* CAD and scene scripts *
--- start ---

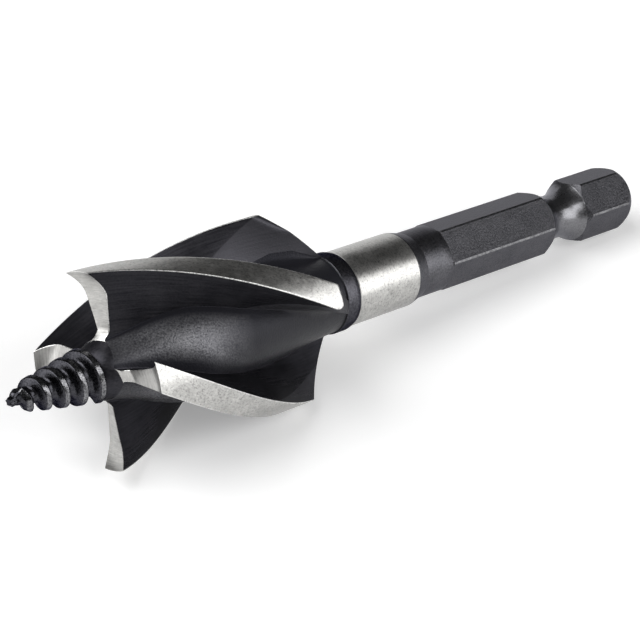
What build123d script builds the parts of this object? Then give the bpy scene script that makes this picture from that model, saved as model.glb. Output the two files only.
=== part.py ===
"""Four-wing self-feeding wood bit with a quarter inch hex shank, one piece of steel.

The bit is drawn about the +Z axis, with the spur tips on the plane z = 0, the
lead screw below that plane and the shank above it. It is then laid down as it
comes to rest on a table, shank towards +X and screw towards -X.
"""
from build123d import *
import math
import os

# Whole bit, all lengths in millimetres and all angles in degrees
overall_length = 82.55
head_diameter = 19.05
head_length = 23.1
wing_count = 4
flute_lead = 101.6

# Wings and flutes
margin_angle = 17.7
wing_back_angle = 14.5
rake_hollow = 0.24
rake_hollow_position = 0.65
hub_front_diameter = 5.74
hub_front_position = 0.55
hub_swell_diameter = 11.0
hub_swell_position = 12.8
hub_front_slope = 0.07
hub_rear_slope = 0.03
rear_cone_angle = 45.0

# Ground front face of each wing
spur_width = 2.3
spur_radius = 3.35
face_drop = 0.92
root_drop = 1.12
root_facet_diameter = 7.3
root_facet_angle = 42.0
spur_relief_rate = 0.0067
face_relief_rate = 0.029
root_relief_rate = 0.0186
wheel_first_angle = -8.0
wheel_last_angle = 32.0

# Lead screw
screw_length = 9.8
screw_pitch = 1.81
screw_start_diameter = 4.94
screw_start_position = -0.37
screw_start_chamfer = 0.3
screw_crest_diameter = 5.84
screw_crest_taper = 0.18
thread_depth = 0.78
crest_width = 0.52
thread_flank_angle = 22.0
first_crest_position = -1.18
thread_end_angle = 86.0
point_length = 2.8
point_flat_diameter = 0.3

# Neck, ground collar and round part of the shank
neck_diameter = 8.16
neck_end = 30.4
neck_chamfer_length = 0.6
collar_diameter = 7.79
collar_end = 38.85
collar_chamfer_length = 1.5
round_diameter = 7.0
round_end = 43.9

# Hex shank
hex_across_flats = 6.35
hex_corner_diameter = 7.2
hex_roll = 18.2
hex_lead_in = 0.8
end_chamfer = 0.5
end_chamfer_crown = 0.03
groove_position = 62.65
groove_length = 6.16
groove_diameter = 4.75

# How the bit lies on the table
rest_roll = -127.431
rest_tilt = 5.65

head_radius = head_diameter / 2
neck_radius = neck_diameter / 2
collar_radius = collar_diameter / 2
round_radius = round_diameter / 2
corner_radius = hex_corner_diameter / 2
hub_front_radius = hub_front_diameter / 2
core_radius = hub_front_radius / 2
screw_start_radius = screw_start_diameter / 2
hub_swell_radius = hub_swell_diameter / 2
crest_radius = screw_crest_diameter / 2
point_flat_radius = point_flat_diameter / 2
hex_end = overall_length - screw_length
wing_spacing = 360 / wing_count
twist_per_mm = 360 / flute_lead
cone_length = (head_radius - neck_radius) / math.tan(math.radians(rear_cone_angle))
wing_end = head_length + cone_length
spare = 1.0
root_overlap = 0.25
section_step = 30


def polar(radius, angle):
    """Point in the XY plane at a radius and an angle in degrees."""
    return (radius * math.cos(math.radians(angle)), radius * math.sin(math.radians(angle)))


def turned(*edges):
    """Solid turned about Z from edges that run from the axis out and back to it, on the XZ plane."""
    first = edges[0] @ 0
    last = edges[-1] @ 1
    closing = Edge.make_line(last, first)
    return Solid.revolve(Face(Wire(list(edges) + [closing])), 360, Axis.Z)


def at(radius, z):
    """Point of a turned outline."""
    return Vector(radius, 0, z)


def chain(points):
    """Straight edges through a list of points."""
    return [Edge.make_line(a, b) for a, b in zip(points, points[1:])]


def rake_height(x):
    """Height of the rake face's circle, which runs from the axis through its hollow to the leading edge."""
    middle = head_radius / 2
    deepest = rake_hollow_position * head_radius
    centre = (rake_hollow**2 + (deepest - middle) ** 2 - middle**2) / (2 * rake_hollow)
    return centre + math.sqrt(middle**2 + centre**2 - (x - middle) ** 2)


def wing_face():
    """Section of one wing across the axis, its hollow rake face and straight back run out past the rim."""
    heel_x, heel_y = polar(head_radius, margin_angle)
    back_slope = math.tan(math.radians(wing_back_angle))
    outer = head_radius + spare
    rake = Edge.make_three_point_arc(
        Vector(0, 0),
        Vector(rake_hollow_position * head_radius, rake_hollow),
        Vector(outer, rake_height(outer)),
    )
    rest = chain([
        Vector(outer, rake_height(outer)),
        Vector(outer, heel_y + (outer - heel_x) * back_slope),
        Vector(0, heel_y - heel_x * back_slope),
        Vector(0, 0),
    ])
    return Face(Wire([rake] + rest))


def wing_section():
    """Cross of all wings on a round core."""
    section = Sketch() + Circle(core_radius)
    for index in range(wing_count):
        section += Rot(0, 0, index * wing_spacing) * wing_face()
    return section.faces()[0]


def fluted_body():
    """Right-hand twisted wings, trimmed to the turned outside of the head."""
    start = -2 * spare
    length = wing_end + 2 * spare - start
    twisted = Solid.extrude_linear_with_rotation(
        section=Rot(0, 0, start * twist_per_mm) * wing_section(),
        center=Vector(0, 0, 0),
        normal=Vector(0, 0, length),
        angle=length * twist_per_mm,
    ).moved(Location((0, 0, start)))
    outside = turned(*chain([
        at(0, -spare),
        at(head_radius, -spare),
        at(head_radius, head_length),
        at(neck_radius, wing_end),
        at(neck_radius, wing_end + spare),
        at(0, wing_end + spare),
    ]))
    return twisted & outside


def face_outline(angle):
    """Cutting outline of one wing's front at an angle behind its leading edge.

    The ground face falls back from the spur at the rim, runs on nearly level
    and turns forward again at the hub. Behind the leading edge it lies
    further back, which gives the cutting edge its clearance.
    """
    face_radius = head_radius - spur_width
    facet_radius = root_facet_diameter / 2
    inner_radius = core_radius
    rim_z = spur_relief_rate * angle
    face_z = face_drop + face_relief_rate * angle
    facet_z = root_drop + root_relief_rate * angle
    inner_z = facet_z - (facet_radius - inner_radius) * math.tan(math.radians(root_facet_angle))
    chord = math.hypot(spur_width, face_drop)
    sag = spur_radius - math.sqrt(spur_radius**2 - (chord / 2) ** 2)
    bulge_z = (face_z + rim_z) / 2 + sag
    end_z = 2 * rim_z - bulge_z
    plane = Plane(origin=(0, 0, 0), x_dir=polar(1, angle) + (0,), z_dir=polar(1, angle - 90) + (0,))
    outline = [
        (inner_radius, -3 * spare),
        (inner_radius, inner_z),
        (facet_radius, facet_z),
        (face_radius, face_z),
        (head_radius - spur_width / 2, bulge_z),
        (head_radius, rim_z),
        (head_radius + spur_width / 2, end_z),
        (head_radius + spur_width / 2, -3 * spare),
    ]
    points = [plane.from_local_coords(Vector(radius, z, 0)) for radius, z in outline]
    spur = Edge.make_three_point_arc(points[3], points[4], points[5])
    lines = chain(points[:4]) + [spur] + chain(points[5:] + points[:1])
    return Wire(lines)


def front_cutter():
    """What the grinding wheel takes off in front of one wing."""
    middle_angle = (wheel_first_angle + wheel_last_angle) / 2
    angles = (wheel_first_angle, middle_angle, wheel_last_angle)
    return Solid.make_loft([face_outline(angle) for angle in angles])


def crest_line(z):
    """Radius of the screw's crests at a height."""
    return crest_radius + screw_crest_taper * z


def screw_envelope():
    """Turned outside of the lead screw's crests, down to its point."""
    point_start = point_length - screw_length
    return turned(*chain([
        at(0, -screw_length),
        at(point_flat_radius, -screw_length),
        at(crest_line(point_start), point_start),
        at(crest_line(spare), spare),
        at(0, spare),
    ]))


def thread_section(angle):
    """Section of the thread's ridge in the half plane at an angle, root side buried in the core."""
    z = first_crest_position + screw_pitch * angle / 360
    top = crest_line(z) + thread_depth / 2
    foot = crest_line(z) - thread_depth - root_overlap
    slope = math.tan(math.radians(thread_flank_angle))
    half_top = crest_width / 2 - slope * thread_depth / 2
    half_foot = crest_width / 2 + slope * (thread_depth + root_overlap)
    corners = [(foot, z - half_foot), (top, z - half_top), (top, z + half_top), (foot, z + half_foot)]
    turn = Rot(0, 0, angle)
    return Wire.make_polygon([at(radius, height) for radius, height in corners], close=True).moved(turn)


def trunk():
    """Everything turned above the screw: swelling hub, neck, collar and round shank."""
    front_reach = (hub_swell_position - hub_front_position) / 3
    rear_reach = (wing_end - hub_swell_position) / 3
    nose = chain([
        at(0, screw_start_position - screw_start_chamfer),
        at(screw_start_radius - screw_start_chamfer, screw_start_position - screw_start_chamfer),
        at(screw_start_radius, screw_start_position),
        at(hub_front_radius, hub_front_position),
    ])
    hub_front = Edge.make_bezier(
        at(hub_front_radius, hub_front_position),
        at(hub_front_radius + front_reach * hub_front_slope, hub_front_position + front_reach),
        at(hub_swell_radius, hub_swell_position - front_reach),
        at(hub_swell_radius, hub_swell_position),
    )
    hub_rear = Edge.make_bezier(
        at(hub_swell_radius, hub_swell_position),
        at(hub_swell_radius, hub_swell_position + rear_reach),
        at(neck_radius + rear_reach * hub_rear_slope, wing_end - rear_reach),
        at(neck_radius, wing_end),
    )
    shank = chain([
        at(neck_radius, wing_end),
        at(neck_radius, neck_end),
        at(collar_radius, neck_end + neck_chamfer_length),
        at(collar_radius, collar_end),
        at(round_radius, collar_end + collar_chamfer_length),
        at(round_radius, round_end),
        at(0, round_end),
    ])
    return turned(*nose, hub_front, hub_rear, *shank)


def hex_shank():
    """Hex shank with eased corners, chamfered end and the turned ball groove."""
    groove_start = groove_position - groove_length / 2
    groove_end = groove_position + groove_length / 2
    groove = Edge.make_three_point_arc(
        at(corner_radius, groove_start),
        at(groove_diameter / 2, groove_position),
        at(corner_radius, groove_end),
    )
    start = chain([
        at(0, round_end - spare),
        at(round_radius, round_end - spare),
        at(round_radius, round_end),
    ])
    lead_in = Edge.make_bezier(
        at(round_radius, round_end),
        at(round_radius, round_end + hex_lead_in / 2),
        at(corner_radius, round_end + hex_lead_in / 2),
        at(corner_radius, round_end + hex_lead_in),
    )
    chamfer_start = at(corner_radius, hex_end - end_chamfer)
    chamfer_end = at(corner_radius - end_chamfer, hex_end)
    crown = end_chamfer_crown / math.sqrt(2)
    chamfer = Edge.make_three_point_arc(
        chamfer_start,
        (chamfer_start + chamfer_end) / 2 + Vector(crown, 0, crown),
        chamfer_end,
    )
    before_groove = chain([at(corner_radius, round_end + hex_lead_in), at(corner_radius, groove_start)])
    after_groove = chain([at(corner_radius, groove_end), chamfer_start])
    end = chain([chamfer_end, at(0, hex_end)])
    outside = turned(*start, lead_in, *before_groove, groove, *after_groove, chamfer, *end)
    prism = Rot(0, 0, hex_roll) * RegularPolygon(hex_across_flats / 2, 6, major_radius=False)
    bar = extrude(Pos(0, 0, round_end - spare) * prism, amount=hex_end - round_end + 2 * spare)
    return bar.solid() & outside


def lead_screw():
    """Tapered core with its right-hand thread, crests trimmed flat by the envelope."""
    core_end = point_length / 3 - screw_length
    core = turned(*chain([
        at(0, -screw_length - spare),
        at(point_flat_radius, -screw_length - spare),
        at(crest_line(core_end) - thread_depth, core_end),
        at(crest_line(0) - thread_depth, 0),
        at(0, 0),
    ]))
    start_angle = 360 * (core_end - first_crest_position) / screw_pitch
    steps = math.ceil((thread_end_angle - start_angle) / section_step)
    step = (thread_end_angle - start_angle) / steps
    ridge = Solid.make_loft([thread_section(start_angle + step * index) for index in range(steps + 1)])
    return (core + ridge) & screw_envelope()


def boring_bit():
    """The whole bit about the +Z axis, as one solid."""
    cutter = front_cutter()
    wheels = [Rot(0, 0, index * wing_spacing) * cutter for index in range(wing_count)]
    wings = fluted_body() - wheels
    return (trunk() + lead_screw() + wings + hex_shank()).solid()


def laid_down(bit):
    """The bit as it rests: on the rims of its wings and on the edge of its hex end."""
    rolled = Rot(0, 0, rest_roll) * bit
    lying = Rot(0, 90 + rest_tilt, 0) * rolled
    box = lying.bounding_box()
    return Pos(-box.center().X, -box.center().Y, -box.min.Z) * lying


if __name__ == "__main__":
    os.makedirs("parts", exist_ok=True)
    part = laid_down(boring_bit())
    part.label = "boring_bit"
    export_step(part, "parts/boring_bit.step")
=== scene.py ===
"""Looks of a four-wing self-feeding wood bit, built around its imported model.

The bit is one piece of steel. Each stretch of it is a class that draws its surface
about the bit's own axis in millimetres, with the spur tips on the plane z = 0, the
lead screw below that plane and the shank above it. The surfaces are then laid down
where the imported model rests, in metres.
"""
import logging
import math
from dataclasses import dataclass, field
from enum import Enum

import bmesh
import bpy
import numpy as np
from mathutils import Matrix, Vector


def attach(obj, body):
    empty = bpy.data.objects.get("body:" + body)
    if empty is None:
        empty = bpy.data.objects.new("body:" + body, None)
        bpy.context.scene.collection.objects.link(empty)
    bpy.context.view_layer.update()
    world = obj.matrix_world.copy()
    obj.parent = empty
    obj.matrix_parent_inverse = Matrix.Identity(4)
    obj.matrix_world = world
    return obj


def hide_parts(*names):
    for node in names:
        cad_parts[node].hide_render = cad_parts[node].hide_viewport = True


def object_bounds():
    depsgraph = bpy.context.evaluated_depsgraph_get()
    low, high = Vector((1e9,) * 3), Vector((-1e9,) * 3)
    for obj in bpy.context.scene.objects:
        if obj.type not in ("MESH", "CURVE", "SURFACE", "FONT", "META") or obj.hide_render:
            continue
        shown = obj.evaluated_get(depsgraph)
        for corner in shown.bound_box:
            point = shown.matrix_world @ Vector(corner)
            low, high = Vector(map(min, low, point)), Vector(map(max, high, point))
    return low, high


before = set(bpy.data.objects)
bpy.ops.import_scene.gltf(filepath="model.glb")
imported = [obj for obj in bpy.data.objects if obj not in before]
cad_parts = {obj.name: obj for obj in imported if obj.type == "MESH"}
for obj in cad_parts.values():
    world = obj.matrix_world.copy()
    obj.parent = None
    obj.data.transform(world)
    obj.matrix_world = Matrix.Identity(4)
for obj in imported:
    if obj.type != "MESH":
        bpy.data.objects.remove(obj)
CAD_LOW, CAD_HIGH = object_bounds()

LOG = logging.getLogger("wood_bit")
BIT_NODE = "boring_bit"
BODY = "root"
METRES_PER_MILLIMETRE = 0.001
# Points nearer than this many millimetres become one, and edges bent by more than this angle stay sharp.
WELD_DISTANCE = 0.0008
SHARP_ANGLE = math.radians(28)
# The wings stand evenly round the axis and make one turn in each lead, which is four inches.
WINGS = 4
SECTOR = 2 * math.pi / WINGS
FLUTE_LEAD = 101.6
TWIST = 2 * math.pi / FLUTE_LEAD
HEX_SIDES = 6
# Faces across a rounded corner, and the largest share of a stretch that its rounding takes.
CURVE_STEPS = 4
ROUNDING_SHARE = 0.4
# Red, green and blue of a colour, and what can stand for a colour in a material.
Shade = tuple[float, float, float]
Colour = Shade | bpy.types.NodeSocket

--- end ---
--- start ---

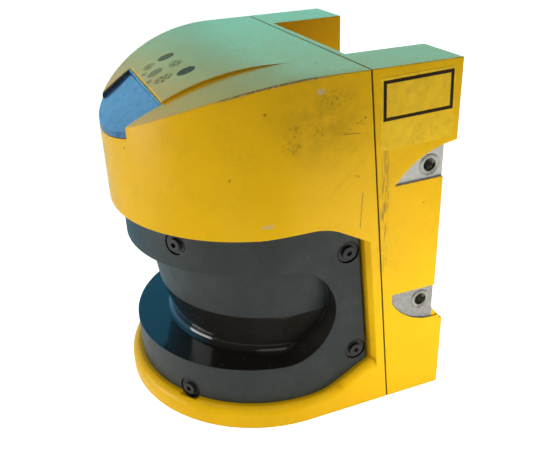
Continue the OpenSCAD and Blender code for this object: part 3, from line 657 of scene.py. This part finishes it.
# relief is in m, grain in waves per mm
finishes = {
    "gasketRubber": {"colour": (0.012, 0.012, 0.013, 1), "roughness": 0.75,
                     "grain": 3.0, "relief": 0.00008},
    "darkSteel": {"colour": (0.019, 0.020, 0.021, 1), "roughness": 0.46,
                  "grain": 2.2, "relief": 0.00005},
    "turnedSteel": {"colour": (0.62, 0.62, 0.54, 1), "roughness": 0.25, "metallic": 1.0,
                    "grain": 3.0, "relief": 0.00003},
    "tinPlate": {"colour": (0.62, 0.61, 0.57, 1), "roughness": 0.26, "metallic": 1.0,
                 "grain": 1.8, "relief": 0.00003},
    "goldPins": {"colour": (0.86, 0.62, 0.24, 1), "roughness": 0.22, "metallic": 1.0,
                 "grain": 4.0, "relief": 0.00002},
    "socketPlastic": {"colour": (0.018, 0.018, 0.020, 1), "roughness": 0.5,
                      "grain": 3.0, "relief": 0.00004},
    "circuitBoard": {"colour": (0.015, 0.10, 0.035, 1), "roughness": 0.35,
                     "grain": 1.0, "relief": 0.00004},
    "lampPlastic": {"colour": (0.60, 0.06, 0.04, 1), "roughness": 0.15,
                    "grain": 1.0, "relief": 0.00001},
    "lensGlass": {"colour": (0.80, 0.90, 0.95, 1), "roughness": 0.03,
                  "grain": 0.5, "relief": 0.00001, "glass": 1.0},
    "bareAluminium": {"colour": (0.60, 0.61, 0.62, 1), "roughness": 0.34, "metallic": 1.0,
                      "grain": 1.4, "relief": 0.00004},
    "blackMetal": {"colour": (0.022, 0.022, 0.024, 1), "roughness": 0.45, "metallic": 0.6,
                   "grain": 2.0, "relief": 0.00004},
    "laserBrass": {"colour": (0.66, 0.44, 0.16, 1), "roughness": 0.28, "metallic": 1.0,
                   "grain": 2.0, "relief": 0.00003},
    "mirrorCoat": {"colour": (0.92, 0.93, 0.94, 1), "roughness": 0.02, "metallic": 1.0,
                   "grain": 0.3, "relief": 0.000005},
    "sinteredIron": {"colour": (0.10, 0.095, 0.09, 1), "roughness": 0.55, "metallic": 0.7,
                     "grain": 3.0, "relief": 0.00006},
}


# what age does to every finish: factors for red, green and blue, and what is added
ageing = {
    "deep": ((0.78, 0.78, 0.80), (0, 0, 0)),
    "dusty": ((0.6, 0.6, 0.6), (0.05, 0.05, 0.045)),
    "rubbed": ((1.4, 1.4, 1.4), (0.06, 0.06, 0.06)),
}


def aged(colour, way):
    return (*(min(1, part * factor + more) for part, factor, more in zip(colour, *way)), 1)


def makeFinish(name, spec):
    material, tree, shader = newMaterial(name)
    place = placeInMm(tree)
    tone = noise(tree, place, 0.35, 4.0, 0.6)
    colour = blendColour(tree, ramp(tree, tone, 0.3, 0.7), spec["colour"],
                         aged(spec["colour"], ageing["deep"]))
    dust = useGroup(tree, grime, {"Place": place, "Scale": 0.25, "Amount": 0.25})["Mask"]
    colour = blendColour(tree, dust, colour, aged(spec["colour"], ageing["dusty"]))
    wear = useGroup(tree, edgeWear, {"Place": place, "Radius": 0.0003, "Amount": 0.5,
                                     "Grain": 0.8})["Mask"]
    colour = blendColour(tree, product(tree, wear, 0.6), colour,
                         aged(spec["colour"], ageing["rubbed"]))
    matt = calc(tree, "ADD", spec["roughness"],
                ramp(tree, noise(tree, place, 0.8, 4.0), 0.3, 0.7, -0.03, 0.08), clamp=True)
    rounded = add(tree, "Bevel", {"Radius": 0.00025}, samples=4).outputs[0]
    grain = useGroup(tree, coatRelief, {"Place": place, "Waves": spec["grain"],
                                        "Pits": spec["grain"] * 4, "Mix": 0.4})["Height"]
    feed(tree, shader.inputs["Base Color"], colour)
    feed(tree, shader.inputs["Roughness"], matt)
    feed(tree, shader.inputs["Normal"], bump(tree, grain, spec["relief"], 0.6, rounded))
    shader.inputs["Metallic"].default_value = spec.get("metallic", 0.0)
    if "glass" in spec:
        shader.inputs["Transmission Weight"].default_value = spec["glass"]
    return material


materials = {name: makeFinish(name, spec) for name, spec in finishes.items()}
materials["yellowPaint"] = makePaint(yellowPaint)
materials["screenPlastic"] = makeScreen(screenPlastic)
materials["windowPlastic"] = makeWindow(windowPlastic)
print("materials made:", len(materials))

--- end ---

* PROBLEM STATEMENT *
Exactly reproduce the stretch from the line with "cutter = front_cutter()" through the line with "shown = obj.evaluated_get(depsgraph)", including both ends and nothing else.

* REPLY TO THE EXERCISE *
    cutter = front_cutter()
    wheels = [Rot(0, 0, index * wing_spacing) * cutter for index in range(wing_count)]
    wings = fluted_body() - wheels
    return (trunk() + lead_screw() + wings + hex_shank()).solid()


def laid_down(bit):
    """The bit as it rests: on the rims of its wings and on the edge of its hex end."""
    rolled = Rot(0, 0, rest_roll) * bit
    lying = Rot(0, 90 + rest_tilt, 0) * rolled
    box = lying.bounding_box()
    return Pos(-box.center().X, -box.center().Y, -box.min.Z) * lying


if __name__ == "__main__":
    os.makedirs("parts", exist_ok=True)
    part = laid_down(boring_bit())
    part.label = "boring_bit"
    export_step(part, "parts/boring_bit.step")
=== scene.py ===
"""Looks of a four-wing self-feeding wood bit, built around its imported model.

The bit is one piece of steel. Each stretch of it is a class that draws its surface
about the bit's own axis in millimetres, with the spur tips on the plane z = 0, the
lead screw below that plane and the shank above it. The surfaces are then laid down
where the imported model rests, in metres.
"""
import logging
import math
from dataclasses import dataclass, field
from enum import Enum

import bmesh
import bpy
import numpy as np
from mathutils import Matrix, Vector


def attach(obj, body):
    empty = bpy.data.objects.get("body:" + body)
    if empty is None:
        empty = bpy.data.objects.new("body:" + body, None)
        bpy.context.scene.collection.objects.link(empty)
    bpy.context.view_layer.update()
    world = obj.matrix_world.copy()
    obj.parent = empty
    obj.matrix_parent_inverse = Matrix.Identity(4)
    obj.matrix_world = world
    return obj


def hide_parts(*names):
    for node in names:
        cad_parts[node].hide_render = cad_parts[node].hide_viewport = True


def object_bounds():
    depsgraph = bpy.context.evaluated_depsgraph_get()
    low, high = Vector((1e9,) * 3), Vector((-1e9,) * 3)
    for obj in bpy.context.scene.objects:
        if obj.type not in ("MESH", "CURVE", "SURFACE", "FONT", "META") or obj.hide_render:
            continue
        shown = obj.evaluated_get(depsgraph)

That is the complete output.